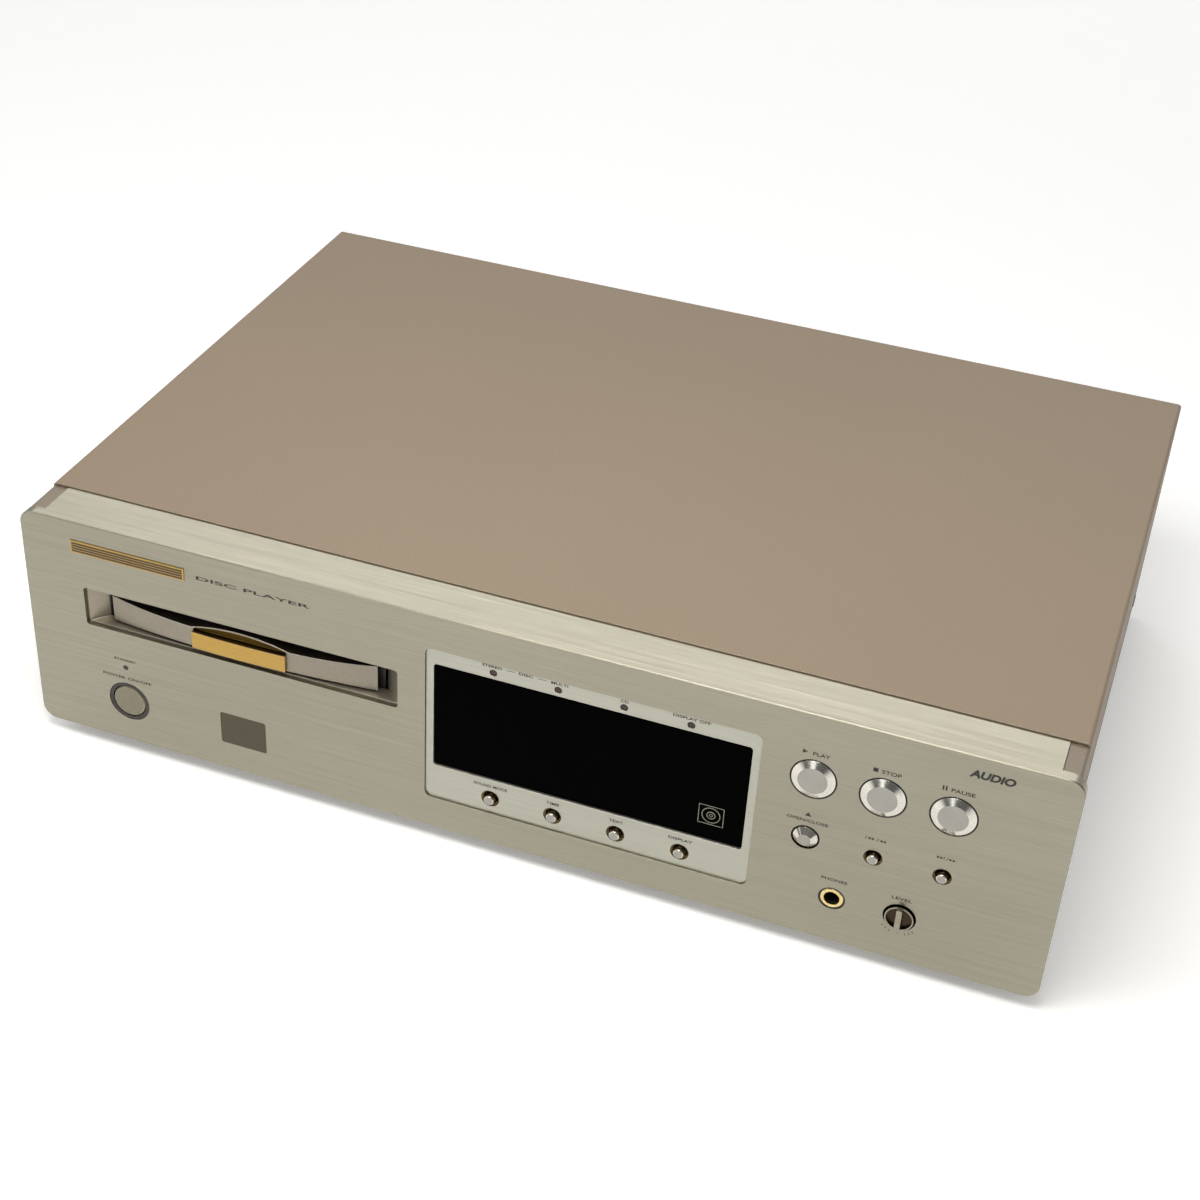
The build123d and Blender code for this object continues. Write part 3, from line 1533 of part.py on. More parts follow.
def make_mains_inlet():
    """Two-pin mains inlet with a figure-of-eight recess."""
    left, right, low, high = inlet_span()
    rear = body_depth + socket_face_proud
    front = rear - inlet_depth - inlet_base
    body = block(left, right, front, rear, low, high)
    recess_front = rear - inlet_depth
    half = inlet_lobe_spacing / 2
    recess = block(
        inlet_x - half, inlet_x + half, recess_front, rear,
        inlet_height - inlet_lobe_diameter / 2, inlet_height + inlet_lobe_diameter / 2,
    )
    for side in (-1, 1):
        recess += cylinder_y(inlet_x + side * half, inlet_height, recess_front, rear, inlet_lobe_diameter)
    body -= recess
    pins = [
        cylinder_y(
            inlet_x + side * half, inlet_height, recess_front, rear - inlet_pin_set, inlet_pin_diameter,
        )
        for side in (-1, 1)
    ]
    return body + pins


def make_transformer():
    """Laminated core with its winding, standing on the base."""
    core = block(
        transformer_x - core_width / 2, transformer_x + core_width / 2,
        transformer_depth - core_length / 2, transformer_depth + core_length / 2,
        base_top, base_top + core_height,
    )
    winding = slab(
        transformer_x - winding_width / 2, transformer_x + winding_width / 2,
        transformer_depth - winding_length / 2, transformer_depth + winding_length / 2,
        base_top + 10.0, base_top + core_height - 10.0, 5.0,
    )
    return core + winding


# ---------------------------------------------------------------- build and write
def all_nodes():
    """Every node's name and shape."""
    nodes = {
        "front_panel": make_front_panel(),
        "front_frame": make_front_frame(),
        "top_cover": make_top_cover(),
        "chassis_base": make_chassis_base(),
        "rear_panel": make_rear_panel(),
        "case_screws": make_case_screws(),
        "feet": make_feet(),
        "tray_bezel": make_tray_bezel(),
        "tray_door": make_tray_door(),
        "tray_accent": make_tray_accent(),
        "disc_tray": make_disc_tray(),
        "display_bezel": make_display_bezel(),
        "display_window": make_display_window(),
        "indicator_lenses": make_indicator_lenses(),
        "ir_window": make_ir_window(),
        "badge_plaque": make_badge_plaque(),
        "standby_led": make_standby_led(),
        "power_ring": make_power_ring(),
        "power_button": make_power_button(),
        "phones_jack": make_phones_jack(),
        "phones_ring": make_phones_ring(),
        "level_knob": make_level_knob(),
        "control_board": make_control_board(),
        "power_board": make_power_board(),
        "display_board": make_display_board(),
        "front_switches": make_front_switches(),
        "display_tube": make_display_tube(),
        "main_board": make_main_board(),
        "board_capacitors": make_board_capacitors(),
        "loader_frame": make_loader_frame(),
        "tray_gear": make_tray_gear(),
        "pulley_gear": make_pulley_gear(),
        "motor_pulley": make_motor_pulley(),
        "drive_belt": make_drive_belt(),
        "loading_motor": make_loading_motor(),
        "clamp_bridge": make_clamp_bridge(),
        "clamp_puck": make_clamp_puck(),
        "traverse_plate": make_traverse_plate(),
        "traverse_dampers": make_traverse_dampers(),
        "spindle_motor": make_spindle_motor(),
        "turntable": make_turntable(),
        "guide_rods": make_guide_rods(),
        "pickup_sled": make_pickup_sled(),
        "objective_lens": make_objective_lens(),
        "feed_gear": make_feed_gear(),
        "feed_motor": make_feed_motor(),
        "transformer": make_transformer(),
        "socket_blocks": make_socket_blocks(),
        "socket_barrels": make_socket_barrels(),
        "mains_inlet": make_mains_inlet(),
        "open_button": bevelled_button(play_x, open_height, open_diameter, open_flat_diameter, open_proud),
    }
    for name, x in zip(("play_button", "stop_button", "pause_button"), play_centres()):
        nodes[name] = bevelled_button(x, play_height, play_diameter, play_flat_diameter, play_proud)
    for name, x in zip(("previous_button", "next_button"), skip_centres()):
        nodes[name] = pin_button(
            x, skip_height, skip_diameter, 0, skip_proud, panel_thickness, stem_end,
        )
    for name, x in zip(("sound_key", "time_key", "text_key", "display_key"), key_centres()):
        nodes[name] = pin_button(
            x, key_height, key_diameter, display_set, key_proud, display_rear, key_stem_end,
        )
    return nodes


os.makedirs("parts", exist_ok=True)
for node, shape in all_nodes().items():
    export_step(shape, f"parts/{node}.step")
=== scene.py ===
import json
import math
import bmesh
import bpy
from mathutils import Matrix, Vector


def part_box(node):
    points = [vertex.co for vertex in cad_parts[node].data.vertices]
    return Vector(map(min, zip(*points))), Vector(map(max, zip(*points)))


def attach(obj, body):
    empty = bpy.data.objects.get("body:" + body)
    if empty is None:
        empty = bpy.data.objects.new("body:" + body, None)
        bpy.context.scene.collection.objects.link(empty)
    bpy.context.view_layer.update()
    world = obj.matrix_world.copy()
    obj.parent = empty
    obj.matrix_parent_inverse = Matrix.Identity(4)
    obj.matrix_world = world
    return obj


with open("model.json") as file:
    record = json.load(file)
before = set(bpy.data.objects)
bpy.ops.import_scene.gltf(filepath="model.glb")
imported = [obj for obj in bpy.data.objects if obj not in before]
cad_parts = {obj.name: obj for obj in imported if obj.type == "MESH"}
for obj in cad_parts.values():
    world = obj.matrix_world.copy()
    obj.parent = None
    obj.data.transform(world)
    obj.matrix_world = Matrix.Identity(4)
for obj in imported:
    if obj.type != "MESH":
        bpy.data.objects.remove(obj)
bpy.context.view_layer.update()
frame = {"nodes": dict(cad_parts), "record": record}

MM = 0.001
nodes = frame["nodes"]
scene = bpy.context.scene

panel_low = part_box("front_panel")[0]
FACE = panel_low.y          # the panel's face
SILL = panel_low.z          # the panel's lower edge
THROAT = 7.4                # depth in millimetres where the tray's funnel ends; behind it the paint is darkened as painted shade


# ---------------------------------------------------------------- camera
def make_camera():
    """A long lens above and to the right of the middle, tilted down, with a slight roll."""
    data = bpy.data.cameras.new("camera")
    data.sensor_width = 36.0
    data.lens = 61.57
    data.shift_x = 0.0222
    data.shift_y = -0.0169
    data.clip_start = 0.01
    data.clip_end = 20.0
    data.dof.use_dof = False
    camera = bpy.data.objects.new("camera", data)
    scene.collection.objects.link(camera)
    camera.location = (0.2258, -0.7461, 0.5783)
    camera.rotation_mode = "XYZ"
    camera.rotation_euler = [math.radians(a) for a in (55.562, -2.5155, 20.5477)]
    scene.camera = camera


# ---------------------------------------------------------------- mesh helpers
ROUND_STEPS = 64            # sides of every round shape


def mesh_object(name, bm, body, material, smooth=False):
    """Turns a bmesh into a piece that rides on a body, with one material."""
    mesh = bpy.data.meshes.new(name)
    bmesh.ops.recalc_face_normals(bm, faces=bm.faces)
    bm.to_mesh(mesh)
    bm.free()
    if smooth:
        for polygon in mesh.polygons:
            polygon.use_smooth = True
    piece = bpy.data.objects.new(name, mesh)
    scene.collection.objects.link(piece)
    mesh.materials.append(material)
    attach(piece, body)


def flat_shape(bm, outline, y_front, y_rear):
    """Adds a thin plate to a bmesh: an outline of (x, z) in metres, between two depths."""
    front = [bm.verts.new((x, y_front, z)) for x, z in outline]
    rear = [bm.verts.new((x, y_rear, z)) for x, z in outline]
    bm.faces.new(front)
    bm.faces.new(list(reversed(rear)))
    count = len(outline)
    for index in range(count):
        following = (index + 1) % count
        bm.faces.new((front[index], rear[index], rear[following], front[following]))


def turned_shape(bm, x, z, profile):
    """Adds a ring turned about an axis that runs front to back, from a closed profile of (radius, depth)."""
    loops = []
    for radius, depth in profile:
        loop = []
        for step in range(ROUND_STEPS):
            turn = 2 * math.pi * step / ROUND_STEPS
            loop.append(bm.verts.new((x + radius * math.cos(turn), depth, z + radius * math.sin(turn))))
        loops.append(loop)
    for loop, next_loop in zip(loops, loops[1:] + loops[:1]):
        for step in range(ROUND_STEPS):
            following = (step + 1) % ROUND_STEPS
            bm.faces.new((loop[step], loop[following], next_loop[following], next_loop[step]))


def ring_shape(bm, x, z, inner, outer, y_front, y_rear):
    """Adds a flat ring facing the front."""
    turned_shape(bm, x, z, [(inner, y_front), (outer, y_front), (outer, y_rear), (inner, y_rear)])


# ---------------------------------------------------------------- material helpers
def srgb(red, green, blue):
    """A colour given as 0 to 255 screen values, as linear values."""
    def linear(value):
        value = value / 255
        return value / 12.92 if value <= 0.04045 else ((value + 0.055) / 1.055) ** 2.4
    return (linear(red), linear(green), linear(blue), 1.0)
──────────
* Your task *
Search the lines above for the string "update", then show every one that has it.

* Response *
    bpy.context.view_layer.update()
bpy.context.view_layer.update()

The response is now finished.